# Your objective
Please repeat all of the listing exactly.

------ Information provided

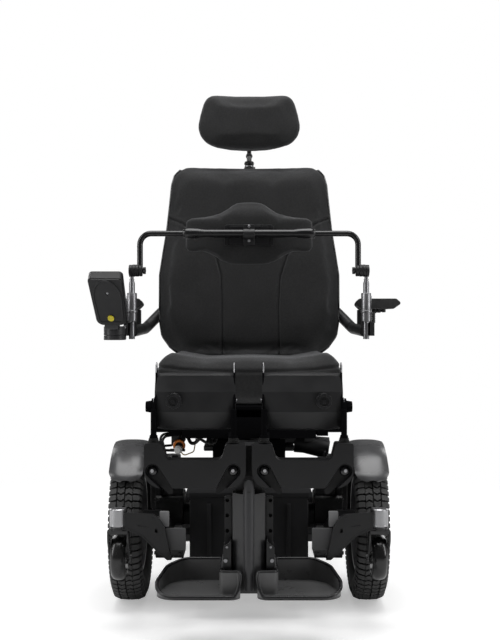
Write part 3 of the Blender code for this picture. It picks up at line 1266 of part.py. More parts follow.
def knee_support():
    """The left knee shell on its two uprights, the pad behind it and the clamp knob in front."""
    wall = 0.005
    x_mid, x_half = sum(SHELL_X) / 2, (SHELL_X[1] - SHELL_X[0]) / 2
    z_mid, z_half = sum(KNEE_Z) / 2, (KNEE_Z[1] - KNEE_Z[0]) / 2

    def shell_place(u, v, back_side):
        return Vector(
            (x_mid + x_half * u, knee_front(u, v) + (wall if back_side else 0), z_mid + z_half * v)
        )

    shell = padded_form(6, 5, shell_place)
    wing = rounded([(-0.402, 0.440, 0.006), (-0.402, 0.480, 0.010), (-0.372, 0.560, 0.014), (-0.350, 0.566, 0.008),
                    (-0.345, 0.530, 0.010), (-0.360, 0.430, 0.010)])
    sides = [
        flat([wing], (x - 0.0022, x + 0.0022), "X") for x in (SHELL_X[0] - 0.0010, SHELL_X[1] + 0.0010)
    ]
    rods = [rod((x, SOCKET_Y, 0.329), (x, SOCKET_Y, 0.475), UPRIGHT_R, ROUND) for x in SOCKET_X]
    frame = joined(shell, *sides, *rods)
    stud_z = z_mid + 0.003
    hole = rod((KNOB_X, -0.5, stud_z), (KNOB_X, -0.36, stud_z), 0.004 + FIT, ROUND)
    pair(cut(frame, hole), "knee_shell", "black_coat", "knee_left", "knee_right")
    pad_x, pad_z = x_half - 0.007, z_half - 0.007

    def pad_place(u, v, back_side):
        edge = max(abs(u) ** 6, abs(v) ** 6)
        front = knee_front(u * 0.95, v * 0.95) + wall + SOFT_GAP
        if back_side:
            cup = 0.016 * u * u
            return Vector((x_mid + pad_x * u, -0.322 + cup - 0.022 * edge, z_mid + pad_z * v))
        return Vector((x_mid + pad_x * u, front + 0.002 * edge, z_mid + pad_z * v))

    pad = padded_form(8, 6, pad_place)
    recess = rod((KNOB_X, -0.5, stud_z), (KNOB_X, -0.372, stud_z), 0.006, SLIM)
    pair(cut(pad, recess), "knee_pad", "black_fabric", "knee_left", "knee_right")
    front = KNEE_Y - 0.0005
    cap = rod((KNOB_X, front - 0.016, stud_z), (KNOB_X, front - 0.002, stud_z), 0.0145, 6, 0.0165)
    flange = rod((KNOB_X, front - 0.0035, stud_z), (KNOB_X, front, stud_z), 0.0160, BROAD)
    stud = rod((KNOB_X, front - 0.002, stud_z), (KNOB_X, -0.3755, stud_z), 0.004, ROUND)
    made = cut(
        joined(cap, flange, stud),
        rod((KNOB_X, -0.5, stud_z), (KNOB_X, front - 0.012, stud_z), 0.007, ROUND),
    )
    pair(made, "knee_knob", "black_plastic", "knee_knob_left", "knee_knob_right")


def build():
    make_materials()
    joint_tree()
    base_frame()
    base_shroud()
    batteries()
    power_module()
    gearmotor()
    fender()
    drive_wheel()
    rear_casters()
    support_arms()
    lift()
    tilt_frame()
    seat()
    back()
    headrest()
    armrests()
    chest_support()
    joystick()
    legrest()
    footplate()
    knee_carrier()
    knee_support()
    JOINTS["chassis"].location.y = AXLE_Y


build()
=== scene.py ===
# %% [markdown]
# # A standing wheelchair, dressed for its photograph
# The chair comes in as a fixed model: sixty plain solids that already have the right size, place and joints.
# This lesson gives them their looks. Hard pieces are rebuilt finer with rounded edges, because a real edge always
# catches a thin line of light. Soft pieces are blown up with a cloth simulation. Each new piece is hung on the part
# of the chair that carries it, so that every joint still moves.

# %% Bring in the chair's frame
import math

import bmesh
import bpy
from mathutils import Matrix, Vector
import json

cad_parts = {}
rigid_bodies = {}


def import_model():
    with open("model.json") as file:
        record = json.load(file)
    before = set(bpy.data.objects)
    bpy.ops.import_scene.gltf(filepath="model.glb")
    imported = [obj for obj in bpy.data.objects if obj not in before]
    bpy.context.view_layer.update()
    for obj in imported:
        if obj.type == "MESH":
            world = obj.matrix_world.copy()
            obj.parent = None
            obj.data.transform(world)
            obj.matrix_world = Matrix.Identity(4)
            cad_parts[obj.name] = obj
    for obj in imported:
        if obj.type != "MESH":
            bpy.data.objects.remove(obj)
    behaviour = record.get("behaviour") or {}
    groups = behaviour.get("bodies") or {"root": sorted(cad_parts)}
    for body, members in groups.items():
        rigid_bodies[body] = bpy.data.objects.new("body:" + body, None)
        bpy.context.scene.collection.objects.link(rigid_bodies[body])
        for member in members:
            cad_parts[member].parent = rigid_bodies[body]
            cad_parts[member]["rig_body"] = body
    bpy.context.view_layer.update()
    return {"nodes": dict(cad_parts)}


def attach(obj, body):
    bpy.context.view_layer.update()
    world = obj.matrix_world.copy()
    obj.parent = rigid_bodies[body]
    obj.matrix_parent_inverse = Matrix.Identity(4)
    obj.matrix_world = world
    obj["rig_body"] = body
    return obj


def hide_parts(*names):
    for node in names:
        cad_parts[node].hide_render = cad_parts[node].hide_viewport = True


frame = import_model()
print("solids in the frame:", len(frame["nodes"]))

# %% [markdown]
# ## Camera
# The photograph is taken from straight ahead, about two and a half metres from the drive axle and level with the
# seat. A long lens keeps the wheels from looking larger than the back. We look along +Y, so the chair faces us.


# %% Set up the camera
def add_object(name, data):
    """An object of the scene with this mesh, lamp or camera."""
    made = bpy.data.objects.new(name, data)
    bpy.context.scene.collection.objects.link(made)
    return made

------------

# Complete response
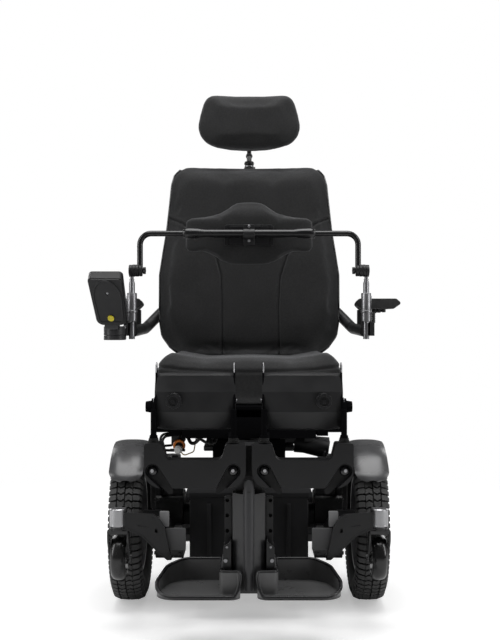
Write part 3 of the Blender code for this picture. It picks up at line 1266 of part.py. More parts follow.
def knee_support():
    """The left knee shell on its two uprights, the pad behind it and the clamp knob in front."""
    wall = 0.005
    x_mid, x_half = sum(SHELL_X) / 2, (SHELL_X[1] - SHELL_X[0]) / 2
    z_mid, z_half = sum(KNEE_Z) / 2, (KNEE_Z[1] - KNEE_Z[0]) / 2

    def shell_place(u, v, back_side):
        return Vector(
            (x_mid + x_half * u, knee_front(u, v) + (wall if back_side else 0), z_mid + z_half * v)
        )

    shell = padded_form(6, 5, shell_place)
    wing = rounded([(-0.402, 0.440, 0.006), (-0.402, 0.480, 0.010), (-0.372, 0.560, 0.014), (-0.350, 0.566, 0.008),
                    (-0.345, 0.530, 0.010), (-0.360, 0.430, 0.010)])
    sides = [
        flat([wing], (x - 0.0022, x + 0.0022), "X") for x in (SHELL_X[0] - 0.0010, SHELL_X[1] + 0.0010)
    ]
    rods = [rod((x, SOCKET_Y, 0.329), (x, SOCKET_Y, 0.475), UPRIGHT_R, ROUND) for x in SOCKET_X]
    frame = joined(shell, *sides, *rods)
    stud_z = z_mid + 0.003
    hole = rod((KNOB_X, -0.5, stud_z), (KNOB_X, -0.36, stud_z), 0.004 + FIT, ROUND)
    pair(cut(frame, hole), "knee_shell", "black_coat", "knee_left", "knee_right")
    pad_x, pad_z = x_half - 0.007, z_half - 0.007

    def pad_place(u, v, back_side):
        edge = max(abs(u) ** 6, abs(v) ** 6)
        front = knee_front(u * 0.95, v * 0.95) + wall + SOFT_GAP
        if back_side:
            cup = 0.016 * u * u
            return Vector((x_mid + pad_x * u, -0.322 + cup - 0.022 * edge, z_mid + pad_z * v))
        return Vector((x_mid + pad_x * u, front + 0.002 * edge, z_mid + pad_z * v))

    pad = padded_form(8, 6, pad_place)
    recess = rod((KNOB_X, -0.5, stud_z), (KNOB_X, -0.372, stud_z), 0.006, SLIM)
    pair(cut(pad, recess), "knee_pad", "black_fabric", "knee_left", "knee_right")
    front = KNEE_Y - 0.0005
    cap = rod((KNOB_X, front - 0.016, stud_z), (KNOB_X, front - 0.002, stud_z), 0.0145, 6, 0.0165)
    flange = rod((KNOB_X, front - 0.0035, stud_z), (KNOB_X, front, stud_z), 0.0160, BROAD)
    stud = rod((KNOB_X, front - 0.002, stud_z), (KNOB_X, -0.3755, stud_z), 0.004, ROUND)
    made = cut(
        joined(cap, flange, stud),
        rod((KNOB_X, -0.5, stud_z), (KNOB_X, front - 0.012, stud_z), 0.007, ROUND),
    )
    pair(made, "knee_knob", "black_plastic", "knee_knob_left", "knee_knob_right")


def build():
    make_materials()
    joint_tree()
    base_frame()
    base_shroud()
    batteries()
    power_module()
    gearmotor()
    fender()
    drive_wheel()
    rear_casters()
    support_arms()
    lift()
    tilt_frame()
    seat()
    back()
    headrest()
    armrests()
    chest_support()
    joystick()
    legrest()
    footplate()
    knee_carrier()
    knee_support()
    JOINTS["chassis"].location.y = AXLE_Y


build()
=== scene.py ===
# %% [markdown]
# # A standing wheelchair, dressed for its photograph
# The chair comes in as a fixed model: sixty plain solids that already have the right size, place and joints.
# This lesson gives them their looks. Hard pieces are rebuilt finer with rounded edges, because a real edge always
# catches a thin line of light. Soft pieces are blown up with a cloth simulation. Each new piece is hung on the part
# of the chair that carries it, so that every joint still moves.

# %% Bring in the chair's frame
import math

import bmesh
import bpy
from mathutils import Matrix, Vector
import json

cad_parts = {}
rigid_bodies = {}


def import_model():
    with open("model.json") as file:
        record = json.load(file)
    before = set(bpy.data.objects)
    bpy.ops.import_scene.gltf(filepath="model.glb")
    imported = [obj for obj in bpy.data.objects if obj not in before]
    bpy.context.view_layer.update()
    for obj in imported:
        if obj.type == "MESH":
            world = obj.matrix_world.copy()
            obj.parent = None
            obj.data.transform(world)
            obj.matrix_world = Matrix.Identity(4)
            cad_parts[obj.name] = obj
    for obj in imported:
        if obj.type != "MESH":
            bpy.data.objects.remove(obj)
    behaviour = record.get("behaviour") or {}
    groups = behaviour.get("bodies") or {"root": sorted(cad_parts)}
    for body, members in groups.items():
        rigid_bodies[body] = bpy.data.objects.new("body:" + body, None)
        bpy.context.scene.collection.objects.link(rigid_bodies[body])
        for member in members:
            cad_parts[member].parent = rigid_bodies[body]
            cad_parts[member]["rig_body"] = body
    bpy.context.view_layer.update()
    return {"nodes": dict(cad_parts)}


def attach(obj, body):
    bpy.context.view_layer.update()
    world = obj.matrix_world.copy()
    obj.parent = rigid_bodies[body]
    obj.matrix_parent_inverse = Matrix.Identity(4)
    obj.matrix_world = world
    obj["rig_body"] = body
    return obj


def hide_parts(*names):
    for node in names:
        cad_parts[node].hide_render = cad_parts[node].hide_viewport = True


frame = import_model()
print("solids in the frame:", len(frame["nodes"]))

# %% [markdown]
# ## Camera
# The photograph is taken from straight ahead, about two and a half metres from the drive axle and level with the
# seat. A long lens keeps the wheels from looking larger than the back. We look along +Y, so the chair faces us.


# %% Set up the camera
def add_object(name, data):
    """An object of the scene with this mesh, lamp or camera."""
    made = bpy.data.objects.new(name, data)
    bpy.context.scene.collection.objects.link(made)
    return made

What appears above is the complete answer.